Aim of the task :: Among the lines of data below, reproduce only those from the one with "point on Z = 0." through the one with "zip(*points))), Vector(map(max, zip(*points)))", exactly as they stand, both ends included.

-=-=-=-=-

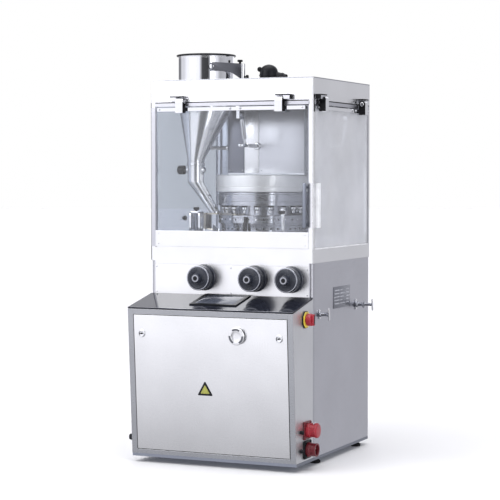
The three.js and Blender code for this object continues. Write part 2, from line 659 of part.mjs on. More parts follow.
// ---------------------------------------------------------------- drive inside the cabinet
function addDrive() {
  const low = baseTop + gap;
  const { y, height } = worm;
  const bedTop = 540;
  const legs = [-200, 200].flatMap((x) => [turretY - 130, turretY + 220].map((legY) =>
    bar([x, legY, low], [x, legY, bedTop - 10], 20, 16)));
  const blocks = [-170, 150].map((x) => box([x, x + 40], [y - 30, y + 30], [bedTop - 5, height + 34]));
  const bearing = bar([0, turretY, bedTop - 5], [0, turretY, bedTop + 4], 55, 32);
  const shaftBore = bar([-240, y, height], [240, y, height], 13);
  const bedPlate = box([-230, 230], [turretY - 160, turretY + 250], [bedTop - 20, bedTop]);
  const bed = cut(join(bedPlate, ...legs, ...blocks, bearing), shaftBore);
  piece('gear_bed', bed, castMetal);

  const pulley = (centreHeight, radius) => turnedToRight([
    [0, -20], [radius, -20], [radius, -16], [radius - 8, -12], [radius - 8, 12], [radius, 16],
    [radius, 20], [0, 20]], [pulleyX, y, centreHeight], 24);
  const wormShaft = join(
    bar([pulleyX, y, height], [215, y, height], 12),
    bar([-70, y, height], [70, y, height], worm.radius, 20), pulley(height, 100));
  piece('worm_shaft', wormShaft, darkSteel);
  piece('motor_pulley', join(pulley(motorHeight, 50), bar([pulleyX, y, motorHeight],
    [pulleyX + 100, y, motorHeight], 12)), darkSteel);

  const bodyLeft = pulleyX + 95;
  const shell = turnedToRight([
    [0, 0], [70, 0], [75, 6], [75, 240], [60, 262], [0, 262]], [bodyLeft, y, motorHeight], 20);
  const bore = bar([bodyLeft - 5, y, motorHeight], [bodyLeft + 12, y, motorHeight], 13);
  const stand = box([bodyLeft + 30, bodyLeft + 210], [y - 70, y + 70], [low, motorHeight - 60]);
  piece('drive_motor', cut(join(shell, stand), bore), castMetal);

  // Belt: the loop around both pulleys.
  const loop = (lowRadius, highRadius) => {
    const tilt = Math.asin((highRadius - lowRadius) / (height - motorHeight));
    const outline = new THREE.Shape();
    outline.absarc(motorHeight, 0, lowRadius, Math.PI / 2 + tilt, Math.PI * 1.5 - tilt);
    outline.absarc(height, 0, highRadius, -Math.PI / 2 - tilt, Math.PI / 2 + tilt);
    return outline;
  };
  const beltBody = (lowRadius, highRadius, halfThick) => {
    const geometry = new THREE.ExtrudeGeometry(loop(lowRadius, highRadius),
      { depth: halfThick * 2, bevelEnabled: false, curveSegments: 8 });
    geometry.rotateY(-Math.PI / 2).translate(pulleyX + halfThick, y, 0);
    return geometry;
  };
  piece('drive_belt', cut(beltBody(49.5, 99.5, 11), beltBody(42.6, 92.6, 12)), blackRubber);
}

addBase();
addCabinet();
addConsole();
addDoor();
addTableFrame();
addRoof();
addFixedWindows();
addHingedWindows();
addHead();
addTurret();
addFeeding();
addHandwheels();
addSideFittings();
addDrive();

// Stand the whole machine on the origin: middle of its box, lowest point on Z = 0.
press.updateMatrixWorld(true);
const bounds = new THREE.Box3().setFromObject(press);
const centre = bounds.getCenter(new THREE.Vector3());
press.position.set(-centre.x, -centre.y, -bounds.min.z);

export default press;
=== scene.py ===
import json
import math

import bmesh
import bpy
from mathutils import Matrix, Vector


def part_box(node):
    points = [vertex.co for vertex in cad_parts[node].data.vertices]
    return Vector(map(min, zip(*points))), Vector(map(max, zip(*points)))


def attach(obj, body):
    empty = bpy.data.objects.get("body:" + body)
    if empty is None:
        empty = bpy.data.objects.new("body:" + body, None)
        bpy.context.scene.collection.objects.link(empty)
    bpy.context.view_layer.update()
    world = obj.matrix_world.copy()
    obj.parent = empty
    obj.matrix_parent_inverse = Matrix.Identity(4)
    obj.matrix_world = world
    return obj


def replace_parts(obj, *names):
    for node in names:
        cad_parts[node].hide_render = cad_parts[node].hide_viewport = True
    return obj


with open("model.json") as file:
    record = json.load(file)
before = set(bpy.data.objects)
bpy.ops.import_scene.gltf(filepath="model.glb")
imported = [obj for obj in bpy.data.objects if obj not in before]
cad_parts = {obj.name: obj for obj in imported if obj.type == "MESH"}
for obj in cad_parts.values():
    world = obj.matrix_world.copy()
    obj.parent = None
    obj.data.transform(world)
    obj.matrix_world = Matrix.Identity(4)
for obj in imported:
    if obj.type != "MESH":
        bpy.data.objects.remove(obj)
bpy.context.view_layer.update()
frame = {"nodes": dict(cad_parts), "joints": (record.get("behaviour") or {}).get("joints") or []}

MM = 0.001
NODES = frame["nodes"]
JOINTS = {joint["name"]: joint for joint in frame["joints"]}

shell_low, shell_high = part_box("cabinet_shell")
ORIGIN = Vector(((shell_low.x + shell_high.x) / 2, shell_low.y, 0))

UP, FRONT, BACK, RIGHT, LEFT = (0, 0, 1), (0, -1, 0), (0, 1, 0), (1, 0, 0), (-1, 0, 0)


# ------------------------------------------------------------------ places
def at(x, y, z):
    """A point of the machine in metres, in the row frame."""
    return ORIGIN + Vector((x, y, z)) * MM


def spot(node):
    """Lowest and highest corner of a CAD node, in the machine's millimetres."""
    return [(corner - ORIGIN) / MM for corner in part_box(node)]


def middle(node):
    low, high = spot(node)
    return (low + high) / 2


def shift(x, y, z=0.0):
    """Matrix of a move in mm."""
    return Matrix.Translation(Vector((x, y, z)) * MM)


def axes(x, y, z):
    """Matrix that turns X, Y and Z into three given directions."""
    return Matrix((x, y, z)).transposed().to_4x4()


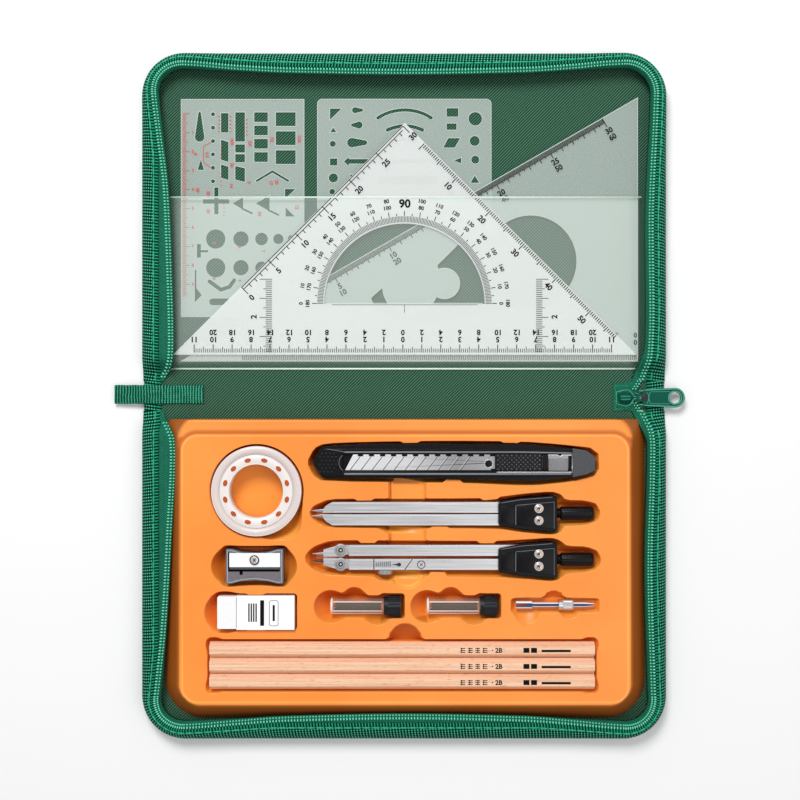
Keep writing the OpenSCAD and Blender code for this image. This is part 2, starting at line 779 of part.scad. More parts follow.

-=-=-=-=-

Finished exercise ::
// Stand the whole machine on the origin: middle of its box, lowest point on Z = 0.
press.updateMatrixWorld(true);
const bounds = new THREE.Box3().setFromObject(press);
const centre = bounds.getCenter(new THREE.Vector3());
press.position.set(-centre.x, -centre.y, -bounds.min.z);

export default press;
=== scene.py ===
import json
import math

import bmesh
import bpy
from mathutils import Matrix, Vector


def part_box(node):
    points = [vertex.co for vertex in cad_parts[node].data.vertices]
    return Vector(map(min, zip(*points))), Vector(map(max, zip(*points)))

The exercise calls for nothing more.